Não, não temia. Agora mesmo a mídia veiculou que estaria sendo convocado para prestar serviços (no Tribunal Superior Eleitoral), claro que não de uniforme, um general reformado (Fernando Azevedo e Silva, ex-ministro da Defesa), para evitar um golpe. Ora, se dependermos disso, no Brasil, nós teremos que convocar para servir no Judiciário reservistas, e aí o Judiciário contrata uma tropa. Não é por aí que se resolve possível descompasso de entendimento entre poderes.

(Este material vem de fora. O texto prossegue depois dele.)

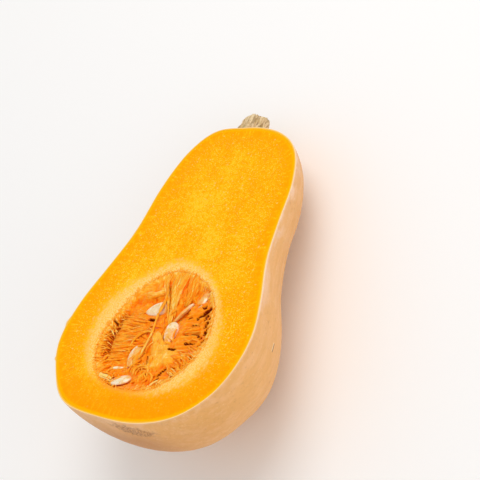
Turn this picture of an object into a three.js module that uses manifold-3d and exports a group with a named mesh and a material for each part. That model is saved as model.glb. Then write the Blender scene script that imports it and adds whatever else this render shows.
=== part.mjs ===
// Half a butternut squash, cut from end to end and laid on its skin with the cut face up: the
// rind, the flesh, the stringy pulp in the seed hollow, the seeds caught in it, and the dry stub
// of the stem.
//
// Millimetres, +Z up. Each piece is drawn with the cut face in the plane z = 0, x across the
// squash and y from the blossom end to the stem end, and the body below. The group then lays it
// down: it turns about x until the bulb and the neck touch the surface together.
import * as THREE from 'three';
import { mergeVertices } from 'three/addons/utils/BufferGeometryUtils.js';
import Module from 'manifold-3d';

const wasm = await Module();
wasm.setup();

// The squash: its outline on the cut face as [x, y], each side from the blossom end to the stem
// end, and its keel, the lowest line of the skin, as [depth, y].
const BLOSSOM_END = [13, 0];
const STEM_END = [2.5, 215];
const RIGHT_SIDE = [
  [39, 3.5], [58, 17.5], [67.5, 37], [70, 59.5], [65.5, 84],
  [58.5, 111], [56, 138.5], [54, 168], [45.5, 193], [28.5, 208],
];
const LEFT_SIDE = [
  [-17.5, 5], [-43, 14.5], [-58, 32.5], [-67.5, 56.5], [-65.5, 83.5],
  [-56.5, 110.5], [-47.5, 138], [-43.5, 169], [-35, 197], [-20, 213.5],
];
const KEEL = [
  [30, 4.5], [51, 16], [66, 36.5], [77, 61], [74.5, 88],
  [60, 113], [48.5, 138], [46, 164], [41.5, 190], [26, 208.5],
];
const RIND = 1.2;
const GAP = 0.3;
const REST_CUT = 0.7;

// The seed hollow: its rim on the cut face, the middle it narrows to, and its depth.
const HOLLOW_RIM = [
  [38.5, 56], [36, 75.5], [27, 91], [9.5, 103], [-8, 104.5], [-25.5, 91.5],
  [-36.5, 66], [-35.5, 48], [-22.5, 29.5], [0, 23], [17, 25], [32, 37],
];
const HOLLOW_MIDDLE = [1, 62];
const HOLLOW_DEPTH = 37;

// The pulp: how far the top of its core lies under the cut face.
const PULP_DROP = 3.6;

// The stem stub, just under the cut face: where it grows, its size, and the dimple round it.
const STEM_AT = [-3.5, 212.5, -10.8];
const STEM_RADIUS = 9.5;
const STEM_LENGTH = 15;
const STEM_RIBS = 5;
const DIMPLE_DEPTH = 2.5;
const DIMPLE_RADIUS = 13;

// A seed: a flat teardrop. Each row is [x, y, z of its middle, heading, roll about its length].
const SEED_LENGTH = 16;
const SEED_WIDTH = 8.5;
const SEED_THICKNESS = 2.6;
const SEEDS = [
  [-7.2, 80.3, -3.3, 15, 12],
  [12, 78, -4.2, 55, -44],
  [8.9, 63.6, -4.2, 92, 15],
  [-9.2, 48.2, -4, 74, 15],
  [-17.2, 41.2, -6, 178, 55],
  [-12.2, 30.8, -3.2, 8, -21],
  [-21.6, 36.4, -6.2, -18, -21],
  [20.8, 85.6, -4.4, 74, -12],
  [12.5, 30.5, -6, 50, -46],
];

// How finely the round forms are divided.
const STEPS = 3;
const ROUND = 40;
const HOLLOW_ROUND = 32;
const BOWL_RINGS = 5;
const PULP_RINGS = 4;
const SEED_ROUND = 10;
const SEED_RINGS = 8;

const degrees = THREE.MathUtils.degToRad;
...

Sucessivas pesquisas refletem baixos índices de aprovação popular ao trabalho do supremo. A que o senhor atribui isso? 
 
Se lá estivesse, eu reexaminaria os meus votos, que eu estaria proferindo. E foi o que eu falei há pouco: às vezes o Supremo tem que ser contramajoritário, ele tem que adotar uma postura que contraria o anseio popular, mas ele tem o dever maior que é o de preservar a Constituição Federal. O Supremo não pode criar um critério de plantão para atender a um anseio que tenha a população.

Após cinco meses de aposentadoria, como é a vida sem o peso da toga do Supremo?
 
É, realmente, mais leve, mas eu nunca me preocupei de vir para casa e não poder dormir, com o ofício judicante. Eu estive em colegiado julgador durante 42 anos, e na linha de frente, pegando no pesado. Hoje, tenho todo o tempo do mundo e não me sobra tempo, porque possuo uma atividade como cidadão muito rica, e cuido das minhas leituras, das minhas coisas, da natureza onde moro, e estou vivendo na plenitude dos meus 75 anos, mas muito satisfeito, com muita leveza, com muita alegria.

Como o senhor está aposentado, sem se envolver com o dia a dia do Supremo, tem tido novas percepções sobre a Corte? 

Não, eu continuo entendendo que as cadeiras existentes no Supremo, as 11 cadeiras, possuem uma envergadura maior, e que cumpre a cada qual que ocupe essas cadeiras atuar com independência, atuar com equidistância, e atuar com fidelidade ao direito positivo, que é o direito aprovado pelo Congresso Nacional. E as cadeiras, elas são maiores que os integrantes.